**Prompt:** Copy out, exactly and without additions, the lines from the one that contains "# columns: name, axle" to the one that contains "for node in", both ends included.

**Recorded data:**
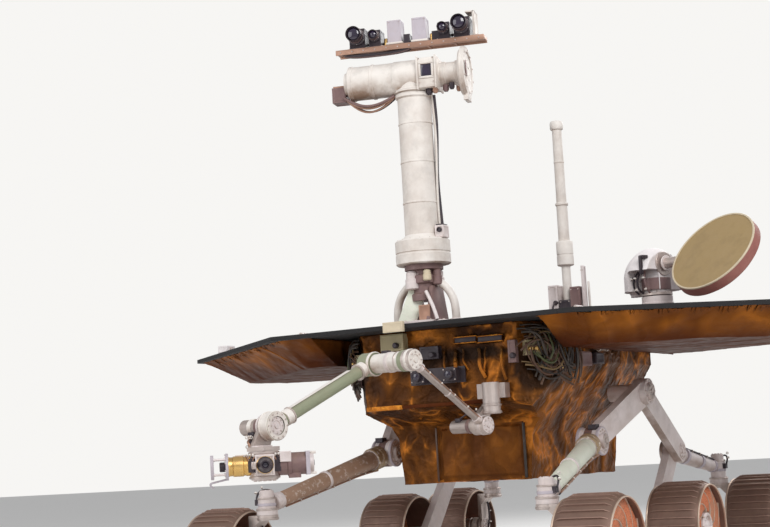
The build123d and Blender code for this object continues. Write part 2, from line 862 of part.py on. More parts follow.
def dish_foot():
    """Fixed foot of the dish drive."""
    z = deck_top_z
    foot = rod((0, 0, z), (0, 0, z + 8), dish_foot_radius + 14)
    return dish_place(foot + rod((0, 0, z + 8), (0, 0, z + dish_foot_height), dish_foot_radius))


def dish_turn():
    """Turning part of the dish drive: upright drum and level tilt drum."""
    low = deck_top_z + dish_foot_height + dish_gap
    outline = [
        Line((0, dome_low_z), (dome_radius, dome_low_z)),
        Line((dome_radius, dome_low_z), (dome_radius, dome_wall_z)),
        ThreePointArc(
            (dome_radius, dome_wall_z),
            (dome_radius * 0.72, dome_wall_z + (dome_top_z - dome_wall_z) * 0.66),
            (0, dome_top_z),
        ),
        Line((0, dome_top_z), (0, dome_low_z)),
    ]
    dome = revolve(Plane.XZ * make_face(Wire(outline)), axis=Axis.Z)
    piece = Pos(0, dome_shift, 0) * dome
    cut = 4 * dome_radius
    piece -= Pos(0, dome_cut_y + cut / 2, dish_axis_z) * Box(cut, cut, cut)
    mouth_high = dome_wall_z + 12
    piece -= Pos(dome_radius, 6, (dome_low_z + mouth_high) / 2 - 1) * Box(
        dome_radius * 1.4, 70, mouth_high - dome_low_z + 2
    )
    piece += rod((0, 0, low), (0, 0, low + dish_turn_height), dish_turn_radius)
    piece += rod((0, actuator_y, low + 4), (0, actuator_y, actuator_top_z), actuator_radius)
    return dish_place(piece)


def dish():
    """Flat drum-shaped dish with its shaft."""
    shaft_start = dome_cut_y + dish_gap
    half = dish_thickness / 2
    inner = dish_radius - dish_rim_width
    outline = [
        (0, half - dish_rim_depth),
        (inner, half - dish_rim_depth),
        (inner, half),
        (dish_radius, half),
        (dish_radius, -half + 6),
        (dish_radius - 8, -half),
        (inner - 14, -half),
        (inner - 18, -half + 5),
        (dish_hub_radius + 4, -half + 5),
        (dish_hub_radius, -half),
        (0, -half),
    ]
    drum = revolve(Plane.XZ * Polygon(*outline, align=None), axis=Axis.Z)
    face = Rot(0, 90 - dish_face_angle, 0) * drum
    piece = Pos(0, dish_offset, dish_axis_z) * face
    edge = dish_offset - dish_radius + 6
    piece += rod((0, shaft_start, dish_axis_z), (0, edge, dish_axis_z), dish_shaft_radius)
    return dish_place(piece)


def hazard_cameras(face_x, way):
    """Pair of body cameras on a small plate; way is +1 in front and -1 behind."""
    z = hazard_camera_z
    plate = Pos(face_x + way * 3.3, 0, z) * Box(6, hazard_camera_spacing + 70, 44)
    for side in (-1, 1):
        y = side * hazard_camera_spacing / 2
        plate += Pos(face_x + way * 19, y, z) * Box(28, 42, 36)
        plate += rod((face_x + way * 30, y, z), (face_x + way * 44, y, z), 12)
    return plate


def arm_place(piece):
    """Move a piece from the arm's own frame, +X along its plane, to the azimuth axis."""
    return Pos(shoulder_x, shoulder_axis_y, shoulder_z) * Rot(0, 0, arm_heading) * piece


def arm_base():
    """Fixed shoulder bracket on the body's front."""
    low = shoulder_z + shoulder_drum_rise + shoulder_drum_height + arm_gap
    middle = low + shoulder_base_height * 0.6
    depth = shoulder_x - upper_front_x - 0.3
    top = (shoulder_x, shoulder_axis_y, low + shoulder_base_height)
    bracket = rod((shoulder_x, shoulder_axis_y, low), top, shoulder_drum_radius)
    return bracket + Pos(shoulder_x - depth / 2, shoulder_axis_y, middle) * Box(depth, 84, 40)


elbow_x = shoulder_forward + upper_arm_length * cos(radians(upper_arm_rise))
elbow_z = upper_arm_length * sin(radians(upper_arm_rise))
wrist_x = elbow_x + forearm_length * cos(radians(forearm_drop))
wrist_z = elbow_z - forearm_length * sin(radians(forearm_drop))
turret_x = wrist_x + turret_forward
turret_z = wrist_z - turret_drop


def arm_shoulder():
    """Azimuth drum with the elevation drive beside the upper arm."""
    low = shoulder_drum_rise
    high = low + shoulder_drum_height
    start = -joint_half_width - arm_gap
    middle = start - shoulder_cheek / 2
    piece = rod((0, 0, low), (0, 0, high), shoulder_drum_radius)
    cheek_top = (0, middle, (low + high) / 2)
    axis = (shoulder_forward, middle, 0)
    piece += link(cheek_top, axis, shoulder_drum_height / 2, shoulder_joint_radius, shoulder_cheek)
    end = start - shoulder_cheek
    piece += rod((shoulder_forward, end - 80, 0), (shoulder_forward, end, 0), shoulder_joint_radius - 7)
    return arm_place(piece)


def upper_arm():
    """Thin upper arm between the shoulder and elbow hubs."""
    half = joint_half_width
    x = shoulder_forward
    piece = rod((x, -half, 0), (x, half, 0), shoulder_joint_radius)
    piece += rod((x, 0, 0), (elbow_x, 0, elbow_z), upper_arm_radius)
    piece += rod((elbow_x, -half, elbow_z), (elbow_x, half, elbow_z), elbow_joint_radius)
    return arm_place(piece)


def forearm():
    """Elbow drive, forearm tube and wrist ring."""
    start = -joint_half_width - arm_gap
    side = -elbow_offset
    piece = rod((elbow_x, side, elbow_z), (elbow_x, start, elbow_z), elbow_drive_radius)
    piece += rod((elbow_x, start - 14, elbow_z), (elbow_x, start, elbow_z), elbow_joint_radius)
    piece += rod((elbow_x, side - 20, elbow_z), (elbow_x, side + 20, elbow_z), elbow_joint_radius + 3)
    piece += rod((elbow_x, side, elbow_z), (wrist_x, side, wrist_z), forearm_radius)
    half = wrist_ring_half_width
    ring_end = Vector(wrist_x, side + half, wrist_z)
    piece += rod((wrist_x, side - half, wrist_z), ring_end, wrist_ring_radius)
    piece -= rod(ring_end - Vector(0, 6, 0), ring_end + Vector(0, 1, 0), wrist_ring_radius - 8)
    return arm_place(piece)


def wrist():
    """Wrist drive and the bracket over the turret."""
    side = -elbow_offset
    start = side - wrist_ring_half_width - arm_gap
    end = (wrist_x, start - wrist_drive_length, wrist_z)
    piece = rod(end, (wrist_x, start, wrist_z), wrist_drive_radius)
    piece += rod((wrist_x, start - 14, wrist_z), (wrist_x, start, wrist_z), wrist_ring_radius - 5)
    top = turret_z + turret_hub_half_height + arm_gap
    cheek = [
        (wrist_x - 24, wrist_z),
        (wrist_x + 24, wrist_z),
        (turret_x + 24, top),
        (turret_x - 34, top),
    ]
    piece += Pos(0, start - 7, 0) * extrude(
        Plane.XZ * Polygon(*cheek, align=None), amount=7, both=True
    )
    piece += Pos(turret_x, (start - 14 + side + 30) / 2, top + 5) * Box(54, side + 44 - start, 10)
    return arm_place(piece)


def turret():
    """Turret hub carrying the four instruments in a ring."""
    hub = rod(
        (0, 0, -turret_hub_half_height), (0, 0, turret_hub_half_height), turret_hub_radius
    )
    return arm_place(Pos(turret_x, -elbow_offset, turret_z) * hub)


def on_turret(turn, piece):
    """Cut a radial instrument round the hub and turn it to its place on the turret."""
    clear = turret_hub_radius + 0.3
    piece -= rod((0, 0, -200), (0, 0, 200), clear)
    turned = Rot(0, 0, turret_rest_turn + turn) * piece
    return arm_place(Pos(turret_x, -elbow_offset, turret_z) * turned)


def abrasion_tool():
    """Drum with a square end plate, a round head in it and two stops beside it."""
    reach = turret_reach
    body = rod((hub_overlap, 0, 0), (reach - 26, 0, 0), 28)
    body += rod((58, 0, 0), (66, 0, 0), 31)
    body += Pos(reach - 21, 0, 0) * Box(10, 58, 58)
    body += rod((reach - 16, 0, 0), (reach - 6, 0, 0), 23)
    body -= rod((reach - 14, 0, 0), (reach, 0, 0), 14)
    body += rod((reach - 16, 0, 0), (reach - 4, 0, 0), 8)
    for side in (-1, 1):
        body += Pos(reach - 9, 0, side * 25) * Box(18, 14, 7)
    return on_turret(180, body)


def microscope_imager():
    """Box with a stepped barrel that narrows to its lens, and a dust cover's arm."""
    reach = turret_reach - 4
    body = Pos(48, 0, 0) * Box(56, 46, 50)
    body += rod((70, 0, 0), (92, 0, 0), 20)
    body += taper((92, 0, 0), (reach, 0, 0), 17, 11)
    body -= rod((reach - 8, 0, 0), (reach + 1, 0, 0), 8)
    body += Pos(84, 26, 0) * Box(44, 8, 16)
    return on_turret(90, body)


def iron_spectrometer():
    """Round body behind an open ring on four struts, with a thin contact rod."""
    reach = turret_reach + 4
    body = rod((hub_overlap, 0, 0), (reach - 44, 0, 0), 25)
    body += rod((reach - 44, 0, 0), (reach - 37, 0, 0), 33)
    ring = rod((reach - 8, 0, 0), (reach, 0, 0), 30) - rod((reach - 9, 0, 0), (reach + 1, 0, 0), 22)
    body += ring
    body += rod((reach - 40, 0, 0), (reach - 22, 0, 0), 12)
    for turn in (45, 135, 225, 315):
        body += Rot(turn, 0, 0) * rod((reach - 40, 0, 26), (reach - 4, 0, 26), 3)
    body += rod((reach - 40, 0, -30), (reach + 6, 0, -38), 2.5)
    return on_turret(0, body)


def particle_spectrometer():
    """Stepped round body with a pair of doors at its end."""
    reach = turret_reach - 10
    body = rod((hub_overlap, 0, 0), (reach - 30, 0, 0), 25)
    body += rod((reach - 34, 0, 0), (reach - 24, 0, 0), 28)
    body += rod((reach - 24, 0, 0), (reach - 8, 0, 0), 20)
    for side in (-1, 1):
        body += Pos(reach - 12, 0, side * 12) * Rot(0, side * 20, 0) * Box(22, 26, 3)
    return on_turret(270, body)


parts = {
    "electronics_box": electronics_box(),
    "equipment_deck": deck(),
    "tail_panel": tail(),
    "deck_fittings": deck_fittings(),
    "mast_base": mast_base(),
    "mast_tube": mast_tube(),
    "mast_head": mast_head(),
    "camera_bar": camera_bar(),
    "mast_cameras": mast_cameras(),
    "low_gain_rod": low_gain_rod(),
    "whip_antenna": whip(),
    "dish_foot": dish_foot(),
    "dish_turn": dish_turn(),
    "dish": dish(),
    "hazard_cameras_front": hazard_cameras(upper_front_x, 1),
    "hazard_cameras_rear": hazard_cameras(upper_rear_x, -1),
    "arm_base": arm_base(),
    "arm_shoulder": arm_shoulder(),
    "upper_arm": upper_arm(),
    "forearm": forearm(),
    "wrist": wrist(),
    "turret": turret(),
    "abrasion_tool": abrasion_tool(),
    "microscope_imager": microscope_imager(),
    "iron_spectrometer": iron_spectrometer(),
    "particle_spectrometer": particle_spectrometer(),
}

# columns: name, axle x, half of the track, whether it steers
corners = [
    ("front", front_axle_x, front_half_track, True),
    ("middle", middle_axle_x, middle_half_track, False),
    ("rear", rear_axle_x, rear_half_track, True),
]
left_pieces = {
    "wing_panel": wing_panel(),
    "wing_frame": wing_frame(),
    "rocker": rocker(),
    "rear_beam": rear_beam(),
}
left_wheel = wheel()
for name, axle_x, half_track, steers in corners:
    left_pieces["wheel_" + name] = Pos(axle_x, half_track, axle_height) * left_wheel
    if steers:
        left_pieces["knuckle_" + name] = knuckle(axle_x, half_track)
for name, piece in left_pieces.items():
    parts[name + "_left"] = piece
    parts[name + "_right"] = right_side(piece)

boxes = [piece.bounding_box() for piece in parts.values()]
centre_x = (min(box.min.X for box in boxes) + max(box.max.X for box in boxes)) / 2
centre_y = (min(box.min.Y for box in boxes) + max(box.max.Y for box in boxes)) / 2
print("moved back by", round(centre_x, 3), "and right by", round(centre_y, 3))

os.makedirs("parts", exist_ok=True)
for name, piece in parts.items():
    export_step(Pos(-centre_x, -centre_y, 0) * piece, f"parts/{name}.step")
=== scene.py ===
import json
import math
import random

import bpy
from mathutils import Matrix, Vector


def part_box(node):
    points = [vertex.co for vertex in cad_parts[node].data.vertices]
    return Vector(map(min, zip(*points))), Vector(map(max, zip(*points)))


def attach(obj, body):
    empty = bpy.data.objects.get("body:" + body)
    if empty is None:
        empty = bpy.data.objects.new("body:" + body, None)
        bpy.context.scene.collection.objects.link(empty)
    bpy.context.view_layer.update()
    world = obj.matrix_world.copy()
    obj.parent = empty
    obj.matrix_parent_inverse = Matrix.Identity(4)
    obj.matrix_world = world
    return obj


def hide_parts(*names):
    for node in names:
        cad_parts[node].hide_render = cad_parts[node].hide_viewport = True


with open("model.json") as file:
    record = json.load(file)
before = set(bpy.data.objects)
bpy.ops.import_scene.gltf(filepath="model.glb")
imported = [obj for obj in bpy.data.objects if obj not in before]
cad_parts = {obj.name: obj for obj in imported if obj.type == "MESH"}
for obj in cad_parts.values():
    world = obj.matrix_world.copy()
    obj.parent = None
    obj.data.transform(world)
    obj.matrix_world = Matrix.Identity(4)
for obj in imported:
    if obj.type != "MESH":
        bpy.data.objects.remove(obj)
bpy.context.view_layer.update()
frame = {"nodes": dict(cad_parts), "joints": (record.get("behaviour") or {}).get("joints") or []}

bl_info = {
    "name": "Planetary rover looks",
    "version": (1, 0, 0),
    "blender": (4, 5, 0),
    "location": "View3D > Sidebar > Rover",
    "description": "Finishes and fine pieces of a six-wheeled planetary rover",
    "category": "Object",
}

NODES = frame["nodes"]
JOINTS = {joint["name"]: joint for joint in frame["joints"]}
SIDES = (("left", 1), ("right", -1))
AXLES = ("front", "middle", "rear")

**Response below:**
# columns: name, axle x, half of the track, whether it steers
corners = [
    ("front", front_axle_x, front_half_track, True),
    ("middle", middle_axle_x, middle_half_track, False),
    ("rear", rear_axle_x, rear_half_track, True),
]
left_pieces = {
    "wing_panel": wing_panel(),
    "wing_frame": wing_frame(),
    "rocker": rocker(),
    "rear_beam": rear_beam(),
}
left_wheel = wheel()
for name, axle_x, half_track, steers in corners:
    left_pieces["wheel_" + name] = Pos(axle_x, half_track, axle_height) * left_wheel
    if steers:
        left_pieces["knuckle_" + name] = knuckle(axle_x, half_track)
for name, piece in left_pieces.items():
    parts[name + "_left"] = piece
    parts[name + "_right"] = right_side(piece)

boxes = [piece.bounding_box() for piece in parts.values()]
centre_x = (min(box.min.X for box in boxes) + max(box.max.X for box in boxes)) / 2
centre_y = (min(box.min.Y for box in boxes) + max(box.max.Y for box in boxes)) / 2
print("moved back by", round(centre_x, 3), "and right by", round(centre_y, 3))

os.makedirs("parts", exist_ok=True)
for name, piece in parts.items():
    export_step(Pos(-centre_x, -centre_y, 0) * piece, f"parts/{name}.step")
=== scene.py ===
import json
import math
import random

import bpy
from mathutils import Matrix, Vector


def part_box(node):
    points = [vertex.co for vertex in cad_parts[node].data.vertices]
    return Vector(map(min, zip(*points))), Vector(map(max, zip(*points)))


def attach(obj, body):
    empty = bpy.data.objects.get("body:" + body)
    if empty is None:
        empty = bpy.data.objects.new("body:" + body, None)
        bpy.context.scene.collection.objects.link(empty)
    bpy.context.view_layer.update()
    world = obj.matrix_world.copy()
    obj.parent = empty
    obj.matrix_parent_inverse = Matrix.Identity(4)
    obj.matrix_world = world
    return obj


def hide_parts(*names):
    for node in names:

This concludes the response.